What is asked:
Output the lines that follow exactly as they are.

Source excerpt:

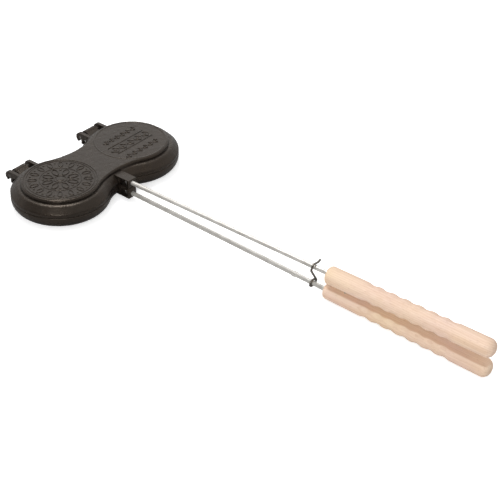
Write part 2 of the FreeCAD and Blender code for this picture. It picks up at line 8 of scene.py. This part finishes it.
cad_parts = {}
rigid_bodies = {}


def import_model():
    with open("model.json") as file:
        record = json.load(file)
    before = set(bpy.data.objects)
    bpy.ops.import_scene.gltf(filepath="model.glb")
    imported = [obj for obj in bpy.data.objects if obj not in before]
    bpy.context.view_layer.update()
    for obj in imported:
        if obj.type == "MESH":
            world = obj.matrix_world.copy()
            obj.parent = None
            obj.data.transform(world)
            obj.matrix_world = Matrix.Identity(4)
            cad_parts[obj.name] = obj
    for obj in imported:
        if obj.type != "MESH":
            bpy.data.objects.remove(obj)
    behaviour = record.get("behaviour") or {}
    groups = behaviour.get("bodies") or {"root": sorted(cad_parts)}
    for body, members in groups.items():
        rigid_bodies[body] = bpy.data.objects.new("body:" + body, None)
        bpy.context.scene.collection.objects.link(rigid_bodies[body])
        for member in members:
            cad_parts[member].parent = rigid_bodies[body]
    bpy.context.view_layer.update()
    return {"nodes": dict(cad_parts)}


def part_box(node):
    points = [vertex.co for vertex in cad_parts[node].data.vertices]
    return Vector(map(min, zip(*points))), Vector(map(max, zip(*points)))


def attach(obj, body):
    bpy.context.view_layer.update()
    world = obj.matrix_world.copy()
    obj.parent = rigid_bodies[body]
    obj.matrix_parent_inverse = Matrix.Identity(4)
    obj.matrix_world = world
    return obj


MM = 0.001

for leftover in list(bpy.data.objects):
    bpy.data.objects.remove(leftover)

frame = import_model()
nodes = frame["nodes"]


# Shaders


class Shader:
    """A Principled material with short ways to add nodes. Places are in metres, in the part's frame."""

    def __init__(self, name):
        self.material = bpy.data.materials.new(name)
        self.material.use_nodes = True
        self.tree = self.material.node_tree
        self.surface = self.tree.nodes["Principled BSDF"]
        self.place = self.add("ShaderNodeTexCoord").outputs["Object"]

    def feed(self, socket, source):
        if isinstance(source, bpy.types.NodeSocket):
            self.tree.links.new(source, socket)
        else:
            socket.default_value = source

    def add(self, kind, sources=None, **settings):
        node = self.tree.nodes.new(kind)
        for name, setting in settings.items():
            setattr(node, name, setting)
        for socket, source in (sources or {}).items():
            self.feed(node.inputs[socket], source)
        return node

    def stretch(self, scale, shift=(0, 0, 0), place=None):
        """Coordinates times a scale per axis, in cells per metre."""
        sources = {"Vector": place or self.place, "Scale": scale, "Location": shift}
        return self.add("ShaderNodeMapping", sources).outputs["Vector"]

    def noise(self, scale, detail=2.0, roughness=0.5, shift=(0, 0, 0), place=None):
        scale = scale if isinstance(scale, tuple) else (scale,) * 3
        sources = {
            "Vector": self.stretch(scale, shift, place),
            "Scale": 1.0,
            "Detail": detail,
            "Roughness": roughness,
        }
        return self.add("ShaderNodeTexNoise", sources).outputs["Fac"]

    def cells(self, scale, shift=(0, 0, 0)):
        scale = scale if isinstance(scale, tuple) else (scale,) * 3
        sources = {"Vector": self.stretch(scale, shift), "Scale": 1.0}
        return self.add("ShaderNodeTexVoronoi", sources).outputs["Distance"]

    def sums(self, operation, first, second=0.0):
        return self.add("ShaderNodeMath", {0: first, 1: second}, operation=operation).outputs[0]

    def span(self, source, low, high, out_low=0.0, out_high=1.0):
        """Map low..high to out_low..out_high and stop at the ends."""
        sources = {"Value": source, 1: low, 2: high, 3: out_low, 4: out_high}
        return self.add("ShaderNodeMapRange", sources).outputs["Result"]

    def mix(self, factor, first, second, blend="MIX"):
        node = self.add("ShaderNodeMix", data_type="RGBA", blend_type=blend)
        for index, source in ((0, factor), (6, first), (7, second)):
            self.feed(node.inputs[index], source)
        return node.outputs[2]

    def bump(self, height, distance, strength=1.0, over=None):
        sources = {"Height": height, "Distance": distance, "Strength": strength}
        if over is not None:
            sources["Normal"] = over
        return self.add("ShaderNodeBump", sources).outputs["Normal"]

    def edges(self, radius):
        """Rounded normal near sharp edges, and a mask that is 1 on them."""
        soft = self.add("ShaderNodeBevel", {"Radius": radius}, samples=6).outputs["Normal"]
        flat = self.add("ShaderNodeNewGeometry").outputs["Normal"]
        dot = self.add("ShaderNodeVectorMath", {0: soft, 1: flat}, operation="DOT_PRODUCT")
        return soft, self.span(dot.outputs["Value"], 0.995, 0.9)

    def finish(self, colour, roughness, normal, metallic=0.0, **fixed):
        self.feed(self.surface.inputs["Base Color"], colour)
        self.feed(self.surface.inputs["Roughness"], roughness)
        self.feed(self.surface.inputs["Normal"], normal)
        self.surface.inputs["Metallic"].default_value = metallic
        for name, setting in fixed.items():
            self.surface.inputs[name.replace("_", " ")].default_value = setting
        return self.material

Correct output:
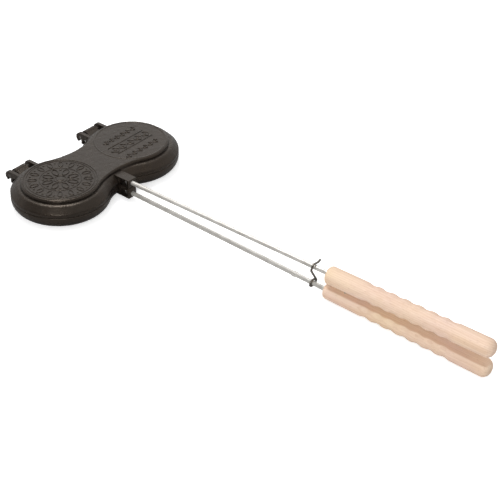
Write part 2 of the FreeCAD and Blender code for this picture. It picks up at line 8 of scene.py. This part finishes it.
cad_parts = {}
rigid_bodies = {}


def import_model():
    with open("model.json") as file:
        record = json.load(file)
    before = set(bpy.data.objects)
    bpy.ops.import_scene.gltf(filepath="model.glb")
    imported = [obj for obj in bpy.data.objects if obj not in before]
    bpy.context.view_layer.update()
    for obj in imported:
        if obj.type == "MESH":
            world = obj.matrix_world.copy()
            obj.parent = None
            obj.data.transform(world)
            obj.matrix_world = Matrix.Identity(4)
            cad_parts[obj.name] = obj
    for obj in imported:
        if obj.type != "MESH":
            bpy.data.objects.remove(obj)
    behaviour = record.get("behaviour") or {}
    groups = behaviour.get("bodies") or {"root": sorted(cad_parts)}
    for body, members in groups.items():
        rigid_bodies[body] = bpy.data.objects.new("body:" + body, None)
        bpy.context.scene.collection.objects.link(rigid_bodies[body])
        for member in members:
            cad_parts[member].parent = rigid_bodies[body]
    bpy.context.view_layer.update()
    return {"nodes": dict(cad_parts)}


def part_box(node):
    points = [vertex.co for vertex in cad_parts[node].data.vertices]
    return Vector(map(min, zip(*points))), Vector(map(max, zip(*points)))


def attach(obj, body):
    bpy.context.view_layer.update()
    world = obj.matrix_world.copy()
    obj.parent = rigid_bodies[body]
    obj.matrix_parent_inverse = Matrix.Identity(4)
    obj.matrix_world = world
    return obj


MM = 0.001

for leftover in list(bpy.data.objects):
    bpy.data.objects.remove(leftover)

frame = import_model()
nodes = frame["nodes"]


# Shaders


class Shader:
    """A Principled material with short ways to add nodes. Places are in metres, in the part's frame."""

    def __init__(self, name):
        self.material = bpy.data.materials.new(name)
        self.material.use_nodes = True
        self.tree = self.material.node_tree
        self.surface = self.tree.nodes["Principled BSDF"]
        self.place = self.add("ShaderNodeTexCoord").outputs["Object"]

    def feed(self, socket, source):
        if isinstance(source, bpy.types.NodeSocket):
            self.tree.links.new(source, socket)
        else:
            socket.default_value = source

    def add(self, kind, sources=None, **settings):
        node = self.tree.nodes.new(kind)
        for name, setting in settings.items():
            setattr(node, name, setting)
        for socket, source in (sources or {}).items():
            self.feed(node.inputs[socket], source)
        return node

    def stretch(self, scale, shift=(0, 0, 0), place=None):
        """Coordinates times a scale per axis, in cells per metre."""
        sources = {"Vector": place or self.place, "Scale": scale, "Location": shift}
        return self.add("ShaderNodeMapping", sources).outputs["Vector"]

    def noise(self, scale, detail=2.0, roughness=0.5, shift=(0, 0, 0), place=None):
        scale = scale if isinstance(scale, tuple) else (scale,) * 3
        sources = {
            "Vector": self.stretch(scale, shift, place),
            "Scale": 1.0,
            "Detail": detail,
            "Roughness": roughness,
        }
        return self.add("ShaderNodeTexNoise", sources).outputs["Fac"]

    def cells(self, scale, shift=(0, 0, 0)):
        scale = scale if isinstance(scale, tuple) else (scale,) * 3
        sources = {"Vector": self.stretch(scale, shift), "Scale": 1.0}
        return self.add("ShaderNodeTexVoronoi", sources).outputs["Distance"]

    def sums(self, operation, first, second=0.0):
        return self.add("ShaderNodeMath", {0: first, 1: second}, operation=operation).outputs[0]

    def span(self, source, low, high, out_low=0.0, out_high=1.0):
        """Map low..high to out_low..out_high and stop at the ends."""
        sources = {"Value": source, 1: low, 2: high, 3: out_low, 4: out_high}
        return self.add("ShaderNodeMapRange", sources).outputs["Result"]

    def mix(self, factor, first, second, blend="MIX"):
        node = self.add("ShaderNodeMix", data_type="RGBA", blend_type=blend)
        for index, source in ((0, factor), (6, first), (7, second)):
            self.feed(node.inputs[index], source)
        return node.outputs[2]

    def bump(self, height, distance, strength=1.0, over=None):
        sources = {"Height": height, "Distance": distance, "Strength": strength}
        if over is not None:
            sources["Normal"] = over
        return self.add("ShaderNodeBump", sources).outputs["Normal"]

    def edges(self, radius):
        """Rounded normal near sharp edges, and a mask that is 1 on them."""
        soft = self.add("ShaderNodeBevel", {"Radius": radius}, samples=6).outputs["Normal"]
        flat = self.add("ShaderNodeNewGeometry").outputs["Normal"]
        dot = self.add("ShaderNodeVectorMath", {0: soft, 1: flat}, operation="DOT_PRODUCT")
        return soft, self.span(dot.outputs["Value"], 0.995, 0.9)

    def finish(self, colour, roughness, normal, metallic=0.0, **fixed):
        self.feed(self.surface.inputs["Base Color"], colour)
        self.feed(self.surface.inputs["Roughness"], roughness)
        self.feed(self.surface.inputs["Normal"], normal)
        self.surface.inputs["Metallic"].default_value = metallic
        for name, setting in fixed.items():
            self.surface.inputs[name.replace("_", " ")].default_value = setting
        return self.material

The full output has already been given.